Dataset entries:
______
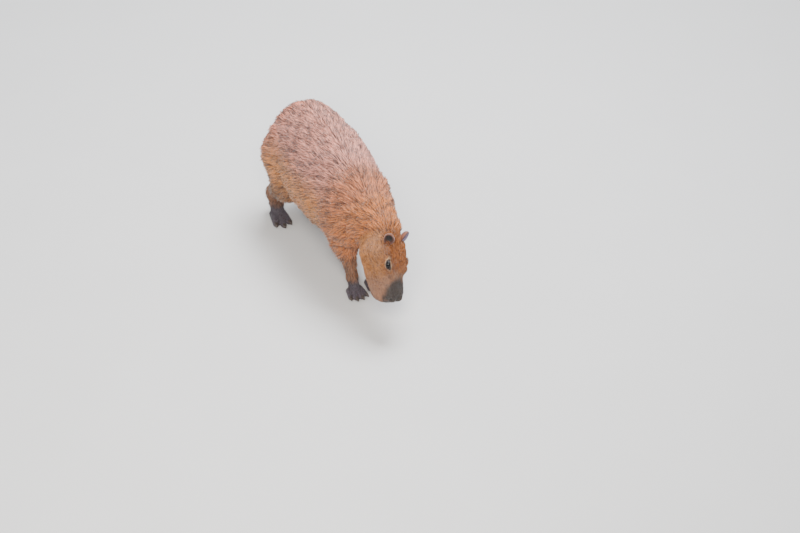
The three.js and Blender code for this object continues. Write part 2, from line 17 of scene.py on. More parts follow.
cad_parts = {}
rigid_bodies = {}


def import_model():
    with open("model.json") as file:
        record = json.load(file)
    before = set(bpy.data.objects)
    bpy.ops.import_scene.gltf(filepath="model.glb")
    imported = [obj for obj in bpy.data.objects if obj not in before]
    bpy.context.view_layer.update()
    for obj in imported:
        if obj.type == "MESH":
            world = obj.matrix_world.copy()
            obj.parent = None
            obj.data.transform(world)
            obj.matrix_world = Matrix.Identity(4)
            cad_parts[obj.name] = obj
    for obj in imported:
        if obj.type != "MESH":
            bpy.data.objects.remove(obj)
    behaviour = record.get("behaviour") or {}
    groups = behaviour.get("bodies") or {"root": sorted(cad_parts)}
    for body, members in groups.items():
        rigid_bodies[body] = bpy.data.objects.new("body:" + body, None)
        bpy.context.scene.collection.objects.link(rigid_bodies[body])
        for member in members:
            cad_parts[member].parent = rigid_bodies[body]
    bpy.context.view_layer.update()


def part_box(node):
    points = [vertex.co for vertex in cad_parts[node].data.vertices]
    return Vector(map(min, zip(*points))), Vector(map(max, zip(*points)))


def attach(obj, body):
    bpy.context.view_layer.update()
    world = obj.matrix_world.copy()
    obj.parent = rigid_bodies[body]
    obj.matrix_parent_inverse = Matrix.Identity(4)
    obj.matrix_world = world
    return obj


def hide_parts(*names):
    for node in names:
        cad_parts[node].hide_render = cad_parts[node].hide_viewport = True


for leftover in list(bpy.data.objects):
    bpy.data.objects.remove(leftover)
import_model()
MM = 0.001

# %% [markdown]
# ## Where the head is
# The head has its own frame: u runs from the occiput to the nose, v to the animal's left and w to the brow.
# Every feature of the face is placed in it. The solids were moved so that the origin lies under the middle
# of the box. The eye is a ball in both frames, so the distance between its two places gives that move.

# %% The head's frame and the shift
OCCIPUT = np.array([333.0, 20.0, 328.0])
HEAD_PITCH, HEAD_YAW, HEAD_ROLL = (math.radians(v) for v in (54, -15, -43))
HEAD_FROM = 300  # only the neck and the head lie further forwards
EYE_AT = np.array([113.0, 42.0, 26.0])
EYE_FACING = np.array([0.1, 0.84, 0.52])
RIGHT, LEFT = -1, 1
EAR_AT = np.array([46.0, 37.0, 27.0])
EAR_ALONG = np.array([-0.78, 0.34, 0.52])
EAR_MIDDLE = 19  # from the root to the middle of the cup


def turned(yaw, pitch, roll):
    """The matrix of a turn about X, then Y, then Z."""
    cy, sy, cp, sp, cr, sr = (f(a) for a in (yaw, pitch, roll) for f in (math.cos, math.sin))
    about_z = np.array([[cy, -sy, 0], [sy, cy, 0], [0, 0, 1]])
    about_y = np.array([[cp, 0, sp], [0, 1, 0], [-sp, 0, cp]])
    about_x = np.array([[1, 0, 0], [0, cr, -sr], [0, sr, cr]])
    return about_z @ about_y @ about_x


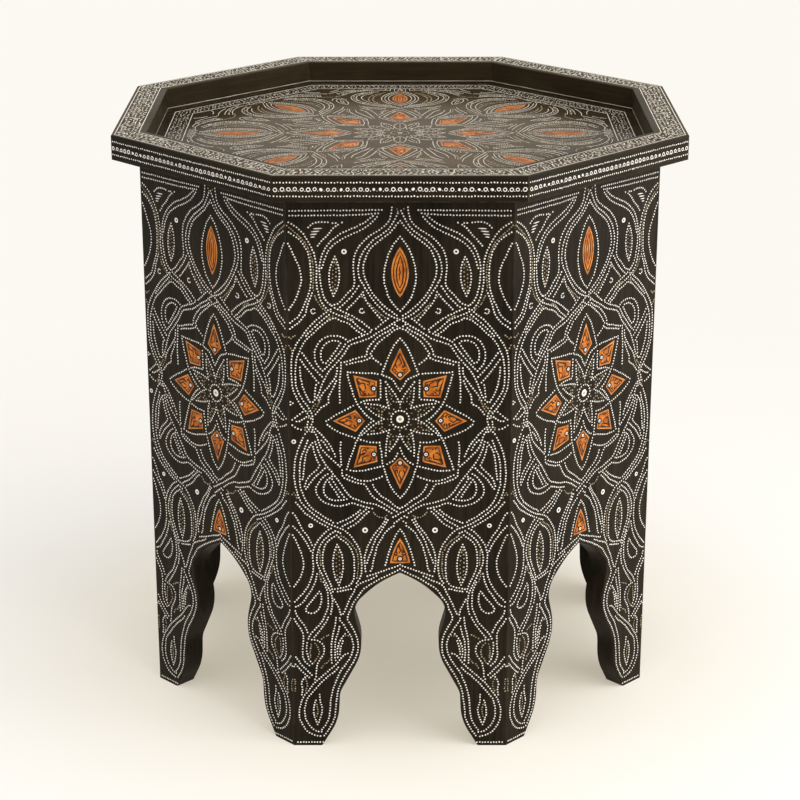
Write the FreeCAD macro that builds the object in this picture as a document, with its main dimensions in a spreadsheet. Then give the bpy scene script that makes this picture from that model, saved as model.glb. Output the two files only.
______
Each entry above is to be set down again in exactly the same words.

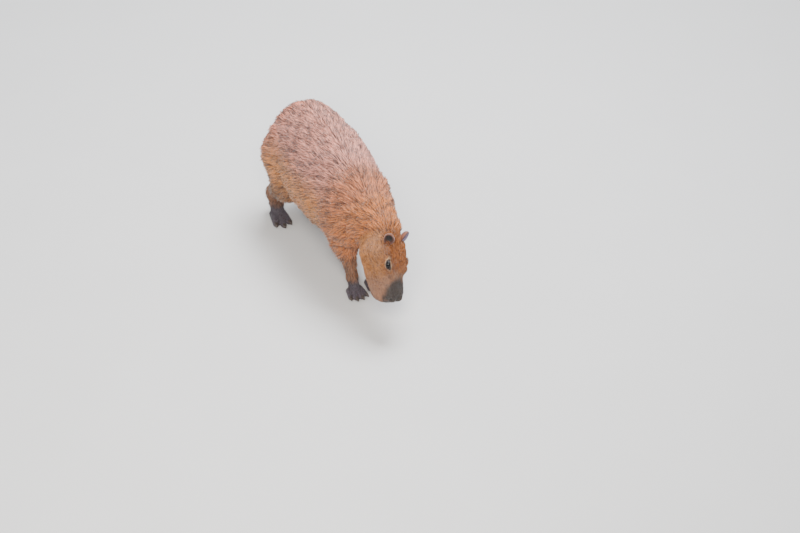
The three.js and Blender code for this object continues. Write part 2, from line 17 of scene.py on. More parts follow.
cad_parts = {}
rigid_bodies = {}


def import_model():
    with open("model.json") as file:
        record = json.load(file)
    before = set(bpy.data.objects)
    bpy.ops.import_scene.gltf(filepath="model.glb")
    imported = [obj for obj in bpy.data.objects if obj not in before]
    bpy.context.view_layer.update()
    for obj in imported:
        if obj.type == "MESH":
            world = obj.matrix_world.copy()
            obj.parent = None
            obj.data.transform(world)
            obj.matrix_world = Matrix.Identity(4)
            cad_parts[obj.name] = obj
    for obj in imported:
        if obj.type != "MESH":
            bpy.data.objects.remove(obj)
    behaviour = record.get("behaviour") or {}
    groups = behaviour.get("bodies") or {"root": sorted(cad_parts)}
    for body, members in groups.items():
        rigid_bodies[body] = bpy.data.objects.new("body:" + body, None)
        bpy.context.scene.collection.objects.link(rigid_bodies[body])
        for member in members:
            cad_parts[member].parent = rigid_bodies[body]
    bpy.context.view_layer.update()


def part_box(node):
    points = [vertex.co for vertex in cad_parts[node].data.vertices]
    return Vector(map(min, zip(*points))), Vector(map(max, zip(*points)))


def attach(obj, body):
    bpy.context.view_layer.update()
    world = obj.matrix_world.copy()
    obj.parent = rigid_bodies[body]
    obj.matrix_parent_inverse = Matrix.Identity(4)
    obj.matrix_world = world
    return obj


def hide_parts(*names):
    for node in names:
        cad_parts[node].hide_render = cad_parts[node].hide_viewport = True


for leftover in list(bpy.data.objects):
    bpy.data.objects.remove(leftover)
import_model()
MM = 0.001

# %% [markdown]
# ## Where the head is
# The head has its own frame: u runs from the occiput to the nose, v to the animal's left and w to the brow.
# Every feature of the face is placed in it. The solids were moved so that the origin lies under the middle
# of the box. The eye is a ball in both frames, so the distance between its two places gives that move.

# %% The head's frame and the shift
OCCIPUT = np.array([333.0, 20.0, 328.0])
HEAD_PITCH, HEAD_YAW, HEAD_ROLL = (math.radians(v) for v in (54, -15, -43))
HEAD_FROM = 300  # only the neck and the head lie further forwards
EYE_AT = np.array([113.0, 42.0, 26.0])
EYE_FACING = np.array([0.1, 0.84, 0.52])
RIGHT, LEFT = -1, 1
EAR_AT = np.array([46.0, 37.0, 27.0])
EAR_ALONG = np.array([-0.78, 0.34, 0.52])
EAR_MIDDLE = 19  # from the root to the middle of the cup


def turned(yaw, pitch, roll):
    """The matrix of a turn about X, then Y, then Z."""
    cy, sy, cp, sp, cr, sr = (f(a) for a in (yaw, pitch, roll) for f in (math.cos, math.sin))
    about_z = np.array([[cy, -sy, 0], [sy, cy, 0], [0, 0, 1]])
    about_y = np.array([[cp, 0, sp], [0, 1, 0], [-sp, 0, cp]])
    about_x = np.array([[1, 0, 0], [0, cr, -sr], [0, sr, cr]])
    return about_z @ about_y @ about_x


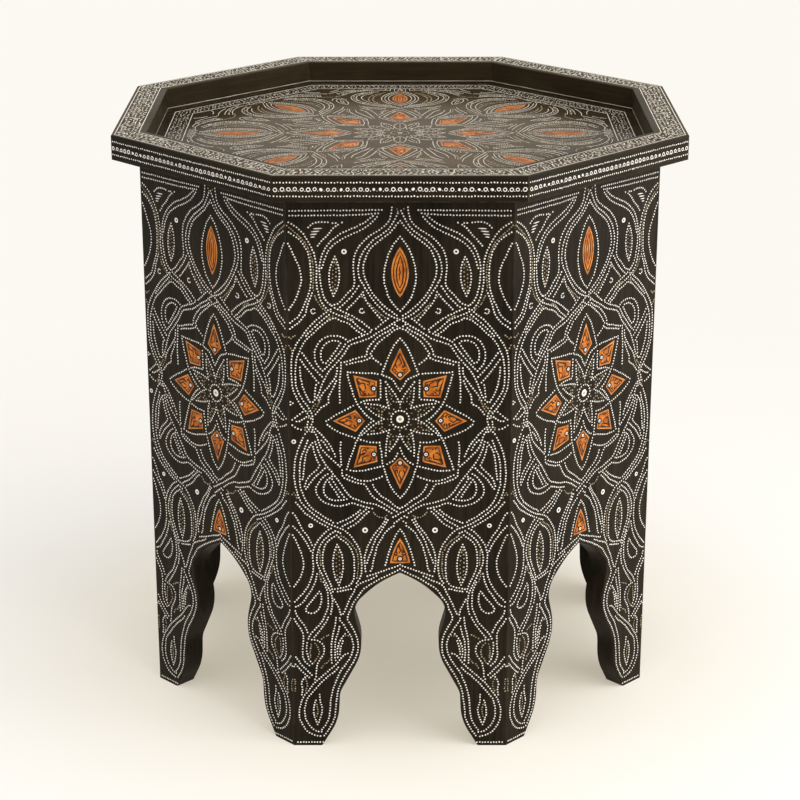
Write the FreeCAD macro that builds the object in this picture as a document, with its main dimensions in a spreadsheet. Then give the bpy scene script that makes this picture from that model, saved as model.glb. Output the two files only.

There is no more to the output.